Bagh Prints on a Maheshwari Saree
Bagh prints from Madhya Pradesh are said to have been made for a thousand years although it is far from clear if this is actually true. The name Bagh itself comes from the village Bagh on the banks of the river Baghini, and some of the hand blocks used for printing are about 200 years old. There are tales that prints from this area were originally created by artisans who had, at some point, migrated from Rajasthan but there appears to be no evidence to either support or negate such tales.

Older patterns are usually geometrical and were printed in black and red against a white background. Nowadays, however, far more colours are used. Bagh prints tend to be exceptionally bright, and it is believed that this is due to the mineral content in the waters of the river Baghini where they are washed.

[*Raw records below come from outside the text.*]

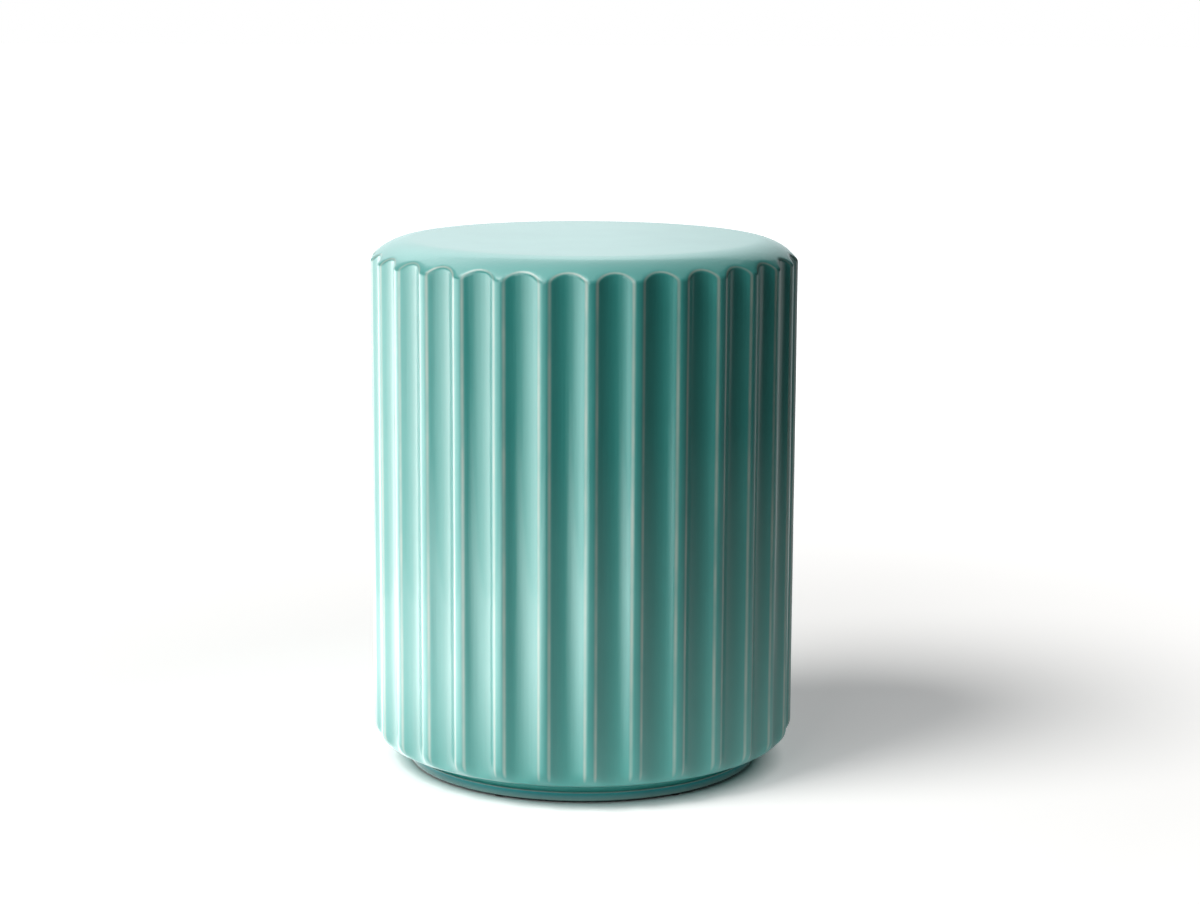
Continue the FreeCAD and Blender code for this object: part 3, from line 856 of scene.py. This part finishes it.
def add_world():
    """A white view for the camera and a dim room for everything else."""
    world = bpy.data.worlds.new("studio")
    world.use_nodes = True
    tree = world.node_tree
    tree.nodes.clear()
    path = tree.nodes.new("ShaderNodeLightPath")
    seen = tree.nodes.new("ShaderNodeBackground")
    seen.inputs["Color"].default_value = WHITE
    seen.inputs["Strength"].default_value = 1.0
    room = tree.nodes.new("ShaderNodeBackground")
    room.inputs["Color"].default_value = ROOM_COLOUR
    room.inputs["Strength"].default_value = ROOM_STRENGTH
    mix = tree.nodes.new("ShaderNodeMixShader")
    output = tree.nodes.new("ShaderNodeOutputWorld")
    tree.links.new(path.outputs["Is Camera Ray"], mix.inputs[0])
    tree.links.new(room.outputs[0], mix.inputs[1])
    tree.links.new(seen.outputs[0], mix.inputs[2])
    tree.links.new(mix.outputs[0], output.inputs["Surface"])
    bpy.context.scene.world = world


def dress(piece, material, *nodes, slot=None):
    """Gives a piece its material and its place on the CAD model."""
    piece.data.materials.clear()
    piece.data.materials.append(material)
    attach(piece, "root")
    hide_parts(*nodes)


glaze = glaze_material()
dress(drum_skin(), glaze, "fluted_drum", slot="glaze")
dress(seat_skin(), glaze, "seat_disc", slot="glaze")
dress(plinth_skin(), plinth_material(), "base_plinth", slot="plinth_glaze")
rubber = rubber_material()
for node_name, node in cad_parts.items():
    if node_name.startswith("floor_pad"):
        node.data.materials.clear()
        node.data.materials.append(rubber)

card("floor", FLOOR_CENTRE, (FLOOR_SIZE, FLOOR_SIZE), ABOVE_FLOOR, floor_material())
backdrop_glow = glowing("backdrop_glow", BACKDROP_COLOUR, *BACKDROP_RAMPS)
reflected_card("backdrop", BACKDROP_CENTRE, BACKDROP_SIZE, BACKDROP_FACES, backdrop_glow)
ceiling_glow = glowing("ceiling_glow", CEILING_COLOUR, *CEILING_RAMPS)
reflected_card("ceiling", CEILING_CENTRE, CEILING_SIZE, CEILING_FACES, ceiling_glow)
side_glow = glowing("softbox_glow", SIDE_COLOUR, *SIDE_RAMPS)
reflected_card("left_softbox", SIDE_CENTRE, SIDE_SIZE, SIDE_FACES, side_glow)
add_sun("key", KEY_AZIMUTH, KEY_HEIGHT, KEY_SPREAD, KEY_STRENGTH, KEY_COLOUR)
add_softbox("fill", FILL_CENTRE, FILL_FACES, FILL_SIZE, FILL_POWER)
add_world()
add_camera()

view = bpy.context.scene.view_settings
view.view_transform = "Standard"
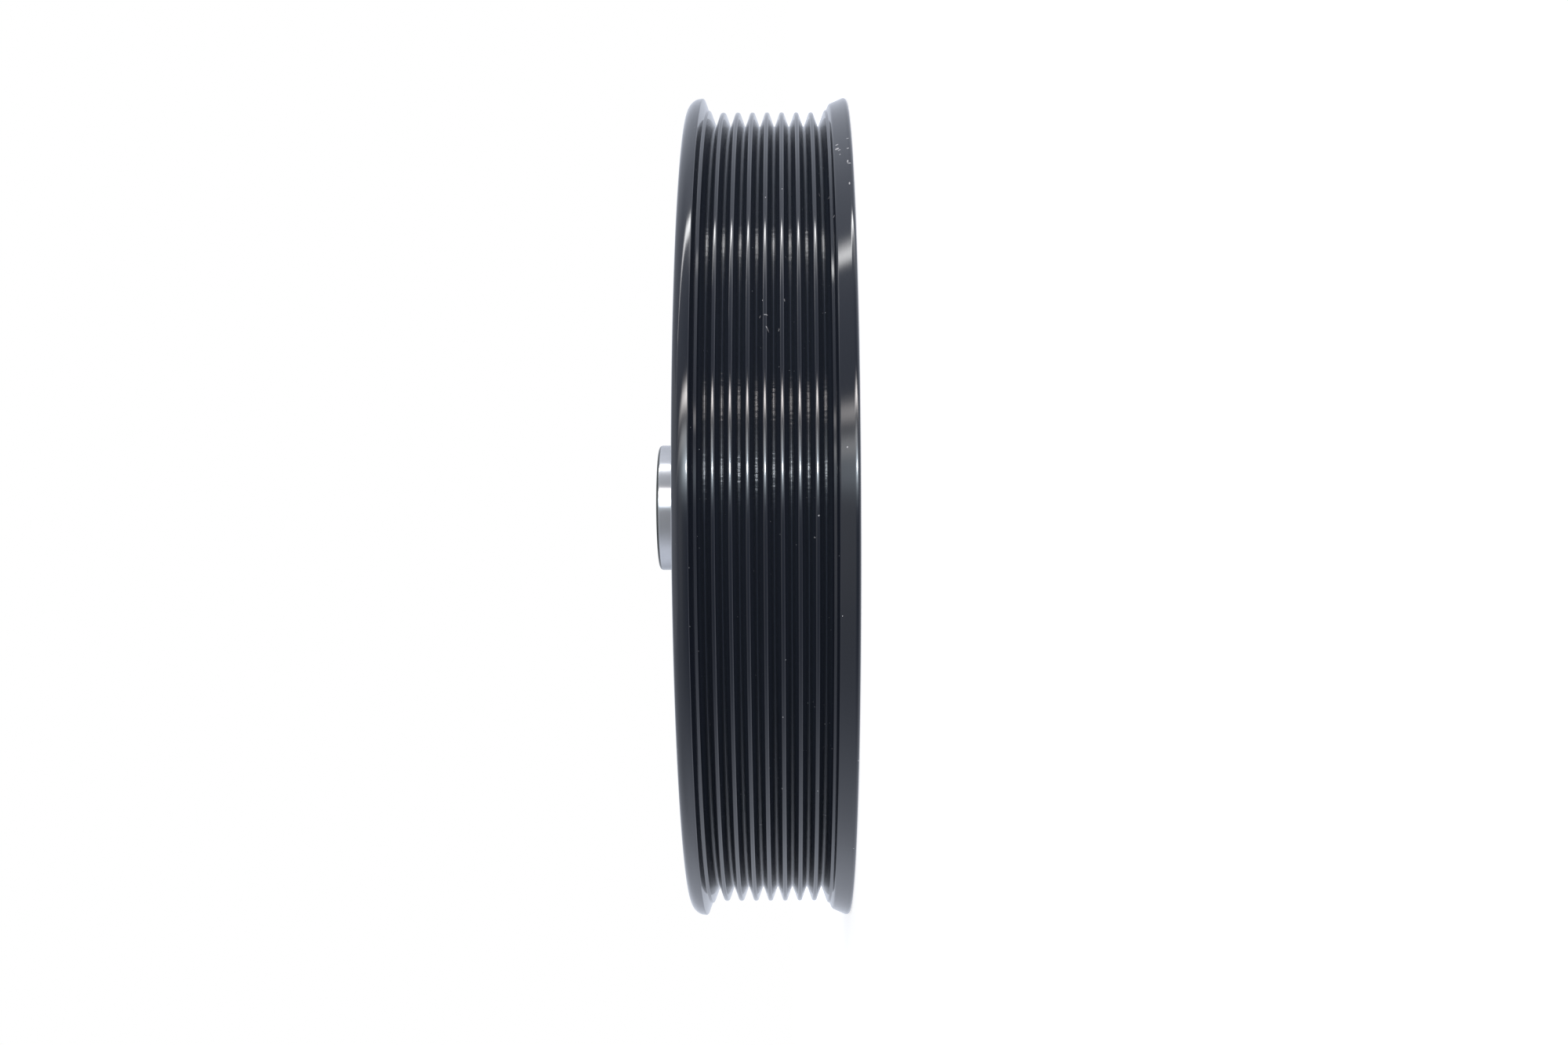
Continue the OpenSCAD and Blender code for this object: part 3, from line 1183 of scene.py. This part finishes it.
@dataclass
class RubberRing:
    """The rubber between the ring and the hub, bowed outwards and hollowed at both ends.

    Attributes:
        low: Height of its front end.
        high: Height of its rear end.
        middle_r: Radius of the middle of the rubber, at its ends.
        thickness: Thickness of the rubber.
        bow: How far its middle bows outwards.
        hollow: Depth of the hollow in each end.
        bow_steps: Steps along the bow.
        end_steps: Steps across the hollow of an end.
    """

    low: float
    high: float
    middle_r: float = 80.0 * MM
    thickness: float = 4.0 * MM
    bow: float = 1.2 * MM
    hollow: float = 0.8 * MM
    bow_steps: int = 12
    end_steps: int = 8

    def wall(self, side: float) -> list[Corner]:
        """Follows the bow of one of the rubber's walls.

        Args:
            side: 1 for the outer wall or -1 for the inner wall.

        Returns:
            The wall's corners, from the front end to the rear end.
        """
        wall_r = self.middle_r + side * self.thickness / 2
        corners = []
        for i in range(self.bow_steps + 1):
            share = i / self.bow_steps
            swell = self.bow * (1 - math.cos(2 * math.pi * share)) / 2
            corners.append(Corner(wall_r + swell, self.low + (self.high - self.low) * share))
        return corners

    def end(self, height: float, inwards: float) -> list[Corner]:
        """Follows the hollow of an end, from the outer wall to the inner wall.

        Args:
            height: Height of the end.
            inwards: Direction into the rubber, 1 or -1.

        Returns:
            The end's corners between the two walls.
        """
        outer = self.middle_r + self.thickness / 2
        corners = []
        for i in range(1, self.end_steps):
            share = i / self.end_steps
            dip = self.hollow * 4 * share * (1 - share)
            corners.append(Corner(outer - self.thickness * share, height + inwards * dip))
        return corners

    def build(self) -> bpy.types.Object:
        """Turns the rubber.

        Returns:
            The rubber's piece.
        """
        return turned_piece("rubber", [
            *self.wall(1.0),
            *self.end(self.high, -1.0),
            *reversed(self.wall(-1.0)),
            *reversed(self.end(self.low, 1.0)),
        ])

    def dress(self, piece: bpy.types.Object, rubber: BlackRubber) -> None:
        """Gives the rubber its finish and its place in the frame.

        Args:
            piece: The rubber's piece.
            rubber: The rubber's finish.
        """
        piece.data.materials.append(rubber.material())
        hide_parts("rubber_ring")
        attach(piece, BODY)


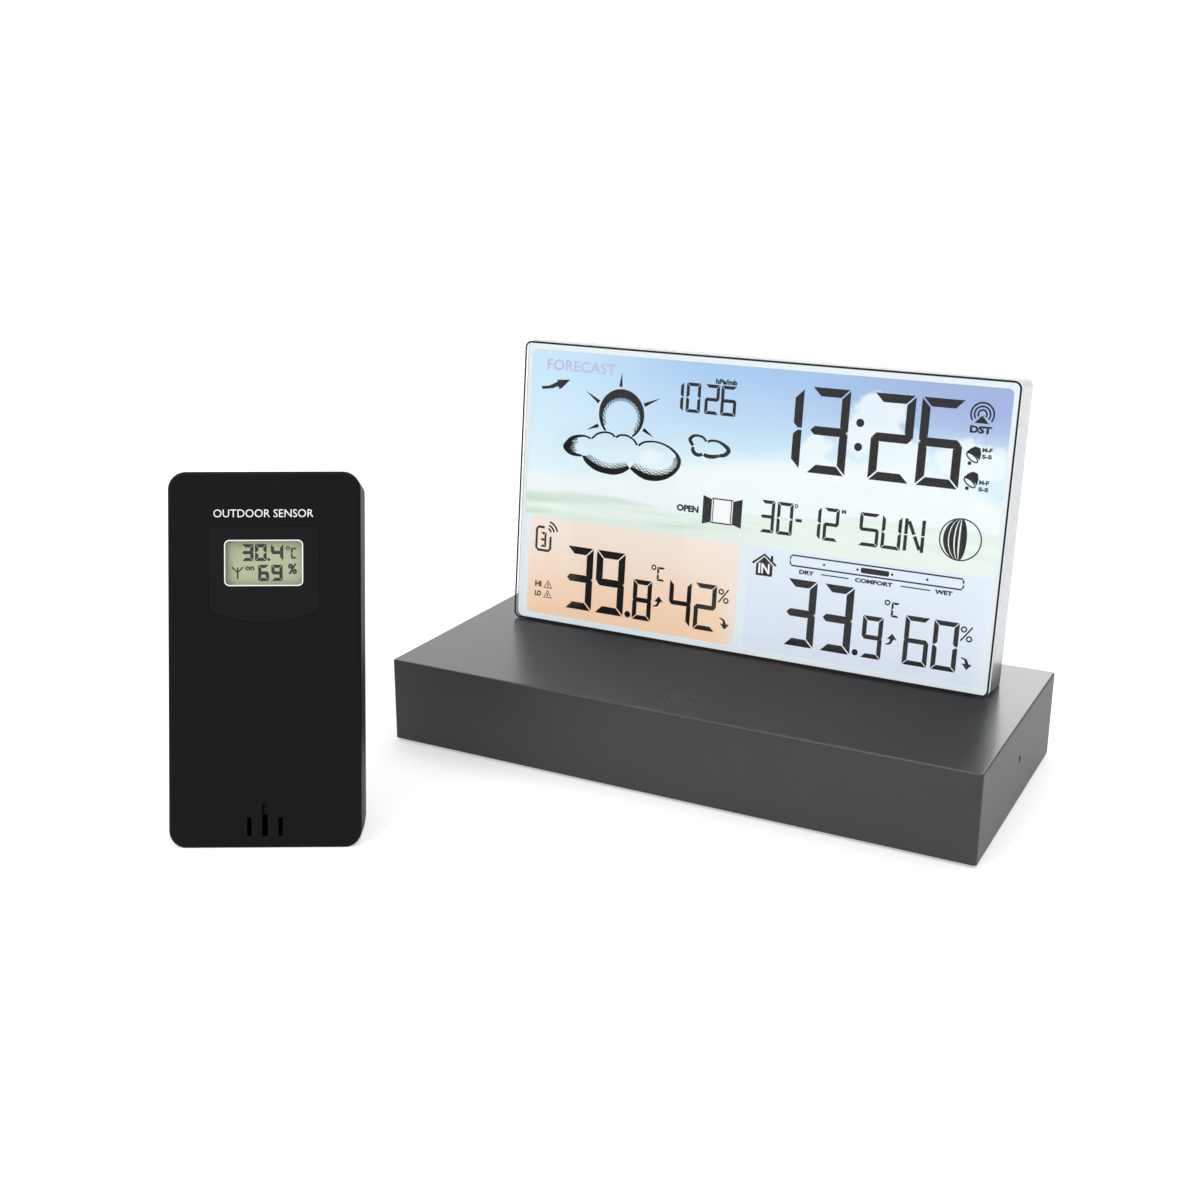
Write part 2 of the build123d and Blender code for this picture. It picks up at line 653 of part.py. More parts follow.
def make_sensor_door():
    half = BAY_X - 0.3
    door = block(-half, half, CASE_D - 1.6, CASE_D, DOOR_Z - 1.2, BAY_Z1 - 0.3)
    door = fillet(door.edges().filter_by(Axis.X).group_by(Axis.Z)[0], 0.6)
    for side in (-1, 1):
        x0, x1 = sorted((side * half, side * (half - 3)))
        lug = block(x0, x1, DOOR_Y, CASE_D - 1, DOOR_Z - 1.1, DOOR_Z + 1.6)
        lug = lug + rod_x(x0, x1, DOOR_Y, DOOR_Z, 1.5)
        p0, p1 = sorted((side * (half - 1), side * (BAY_X + 1.0)))
        door = door + lug + rod_x(p0, p1, DOOR_Y, DOOR_Z, 0.8)
    for step in range(4):
        z = BAY_Z1 - 5 - 1.6 * step
        door = door - block(-6, 6, CASE_D - 0.4, CASE_D + 1, z, z + 0.7)
    return door


def folded_leg():
    """The stand's leg, drawn folded flat against the sensor's back."""
    low = PIVOT_Z - LEG_L
    leg = block(-16.6, 16.6, PIVOT_Y - LEG_T / 2, PIVOT_Y + LEG_T / 2, low, PIVOT_Z + 3.2)
    leg = fillet(leg.edges().filter_by(Axis.Y).group_by(Axis.Z)[0], 3.0)
    leg = leg + rod_x(-16.6, 16.6, PIVOT_Y, PIVOT_Z, 2.2)
    leg = leg - block(-9.5, 9.5, 0, 40, low + 7, PIVOT_Z - 6)
    return leg - rod_x(-20, 20, PIVOT_Y, PIVOT_Z, 1.06)


def make_sensor_stand():
    """The leg swung out to where it stands, its tip trimmed to lie flat on the table."""
    to_pivot = Pos(0, PIVOT_Y, PIVOT_Z)
    return to_pivot * Rot(LEG_OPEN, 0, 0) * to_pivot.inverse() * folded_leg() & above_foot(0)


def make_sensor_pin():
    return rod_x(-18.0, 18.0, PIVOT_Y, PIVOT_Z, 1.0)


def make_sensor_screws():
    y = SPLIT + 2.5
    screws = []
    for x, z in CASE_FIX:
        head = rod_y(x, y, y + 1.6, z, 2.1)
        shaft = rod_y(x, 5.5, y, z, 0.95)
        slot = Pos(x, y + 1.6, z) * Rot(90, 0, 0) * cross_slot(2.1, 0.6)
        screws.append(head + shaft - slot)
    return together(screws)


def make_sensor_switches():
    y = SB_Y + SB_T
    slider = block(CONTROL_X - 2.6, CONTROL_X + 2.6, y, y + 3.4, SWITCH_Z - 4.6, SWITCH_Z + 4.6)
    push = block(CONTROL_X - 3, CONTROL_X + 3, y, y + 3.2, BUTTON_Z - 3, BUTTON_Z + 3)
    return together([slider, push - rod_y(CONTROL_X, y + 1.0, y + 4, BUTTON_Z, 1.8)])


def make_channel_knob():
    y = SB_Y + SB_T + 3.7
    knob = block(CONTROL_X - 1.2, CONTROL_X + 1.2, y, y + 2.4, SWITCH_Z - 1.2, SWITCH_Z + 1.2)
    return fillet(knob.faces().sort_by(Axis.Y)[-1].edges(), 0.3)


def make_send_button():
    y = SB_Y + SB_T
    return rod_y(CONTROL_X, y + 1.6, y + 4.6, BUTTON_Z, 1.5)


# ---------------------------------------------------------------- placing and writing

def console_place(shape):
    return Pos(CONSOLE_AT[0], CONSOLE_AT[1], 0) * shape


def sensor_place(shape):
    place = Pos(SENSOR_AT[0], SENSOR_AT[1], 0) * Rot(0, 0, SENSOR_TURN) * Rot(-SENSOR_LEAN, 0, 0)
    return place * shape


CONSOLE_NODES = {
    "base_housing": make_base_housing,
    "base_cover": make_base_cover,
    "battery_door": make_battery_door,
    "batteries": make_batteries,
    "battery_springs": make_battery_springs,
    "battery_contacts": make_battery_contacts,
    "base_screws": make_base_screws,
    "rubber_feet": make_rubber_feet,
    "main_board": make_main_board,
    "board_screws": make_board_screws,
    "controller_chips": make_controller_chips,
    "ribbon_socket": make_ribbon_socket,
    "display_ribbon": make_display_ribbon,
    "radio_module": make_radio_module,
    "ferrite_rod": make_ferrite_rod,
    "ferrite_coil": make_ferrite_coil,
    "sounder": make_sounder,
    "room_sensor": make_room_sensor,
    "touch_plate": make_touch_plate,
    "touch_spring": make_touch_spring,
    "key_board": make_key_board,
    "tact_switches": make_tact_switches,
    "dimmer_switch": make_dimmer_switch,
    "dimmer_knob": make_dimmer_knob,
    "power_socket": make_power_socket,
    "reset_switch": make_reset_switch,
    "reset_button": make_reset_button,
    "panel_bracket": make_panel_bracket,
    "bracket_screws": make_bracket_screws,
    "light_board": make_light_board,
    "light_lamps": make_light_lamps,
    "light_guide": make_light_guide,
    "front_sheet": make_front_sheet,
    "display_cell": make_display_cell,
    "colour_film": make_colour_film,
    "diffuser_sheet": make_diffuser_sheet,
    "rear_reflector": make_rear_reflector,
}

SENSOR_NODES = {
    "sensor_front": make_sensor_front,
    "sensor_rear": make_sensor_rear,
    "sensor_plate": make_sensor_plate,
    "sensor_window": make_sensor_window,
    "sensor_display": make_sensor_display,
    "sensor_board": make_sensor_board,
    "sensor_probe": make_sensor_probe,
    "sensor_cells": make_sensor_cells,
    "sensor_springs": make_sensor_springs,
    "sensor_contacts": make_sensor_contacts,
    "sensor_door": make_sensor_door,
    "sensor_stand": make_sensor_stand,
    "sensor_pin": make_sensor_pin,
    "sensor_screws": make_sensor_screws,
    "sensor_switches": make_sensor_switches,
    "channel_knob": make_channel_knob,
    "send_button": make_send_button,
}


def build_all():
    nodes = {name: console_place(make()) for name, make in CONSOLE_NODES.items()}
    for name, x in zip(KEY_NAMES, KEY_X):
        nodes[f"key_{name}"] = console_place(make_key(x))
    nodes.update({name: sensor_place(make()) for name, make in SENSOR_NODES.items()})
    return nodes


os.makedirs("parts", exist_ok=True)
for node, shape in build_all().items():
    export_step(shape, f"parts/{node}.step")
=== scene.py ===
import json
import math

import bpy
from mathutils import Matrix, Vector
from mathutils.geometry import tessellate_polygon


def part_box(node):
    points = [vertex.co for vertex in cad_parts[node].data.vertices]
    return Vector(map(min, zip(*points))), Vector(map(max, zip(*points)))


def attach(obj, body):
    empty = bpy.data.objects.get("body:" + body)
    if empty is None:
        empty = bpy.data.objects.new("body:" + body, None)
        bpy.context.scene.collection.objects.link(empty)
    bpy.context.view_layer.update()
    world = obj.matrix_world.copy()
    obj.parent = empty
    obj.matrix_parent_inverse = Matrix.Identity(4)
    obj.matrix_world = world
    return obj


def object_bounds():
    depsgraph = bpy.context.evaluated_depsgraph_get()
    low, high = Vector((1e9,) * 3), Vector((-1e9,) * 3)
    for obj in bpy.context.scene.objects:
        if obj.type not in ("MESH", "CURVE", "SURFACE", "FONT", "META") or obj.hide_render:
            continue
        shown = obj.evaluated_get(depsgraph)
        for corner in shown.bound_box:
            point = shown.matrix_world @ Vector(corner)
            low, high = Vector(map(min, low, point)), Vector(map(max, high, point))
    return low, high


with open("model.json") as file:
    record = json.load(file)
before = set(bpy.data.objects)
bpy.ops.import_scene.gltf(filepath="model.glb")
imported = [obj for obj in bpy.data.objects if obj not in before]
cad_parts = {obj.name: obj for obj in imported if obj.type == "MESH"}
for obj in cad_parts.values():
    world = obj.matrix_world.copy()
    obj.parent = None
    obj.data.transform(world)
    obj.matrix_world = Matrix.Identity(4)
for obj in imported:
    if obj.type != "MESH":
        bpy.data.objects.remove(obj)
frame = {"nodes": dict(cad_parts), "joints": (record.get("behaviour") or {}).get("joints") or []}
CAD_LOW, CAD_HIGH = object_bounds()
NODES = frame["nodes"]

# Lengths in millimetres, except MM itself, which turns them into the frame's metres.
MM = 0.001
CELL_LOW = 2.4          # the display cell's foot, up the panel from the base's top
PANEL_H = 89.6          # the panel's height over the base, along its slope
PANEL_R = 2.3           # its corner radius
TONGUE_W = 146.0        # the width of the panel's tongue in the base
PRINT_DEPTH = 2.25      # the front sheet's thickness, which lies over the display's prints
LAYER = 0.027           # from one print of the display to the next
PRINT = 0.02            # how proud a print stands of its surface
PIVOT_BACK = 19.0       # the sensor's stand pin, back from its front and up from its foot
PIVOT_UP = 33.0
SENSOR_CELL_OUT = -1.9  # the sensor's display, out from its front
CELL_LENGTH = 44.5      # a battery's length, and from one battery to the next
CELL_PITCH = 11.4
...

Fabric which is to be used for printing (usually cotton) is softened using raw salt, castor oil, soda and goat droppings, after which it is sun dried, and then washed in the river to further soften it. After the fabric is prepared, it is printed using wooden blocks and natural dyes. Following this, it is set aside for between a week and a fortnight (longer in colder weather), thrashed, boiled with additives, and then washed in the river once again. 

The river Bagh is central to the making of Bagh-printed sarees. At times, when the river runs dry, the fabrics are washed in the nearby river Narmada but it is said that Narmada-washed prints simply do not have the brightness associated with true Bagh prints.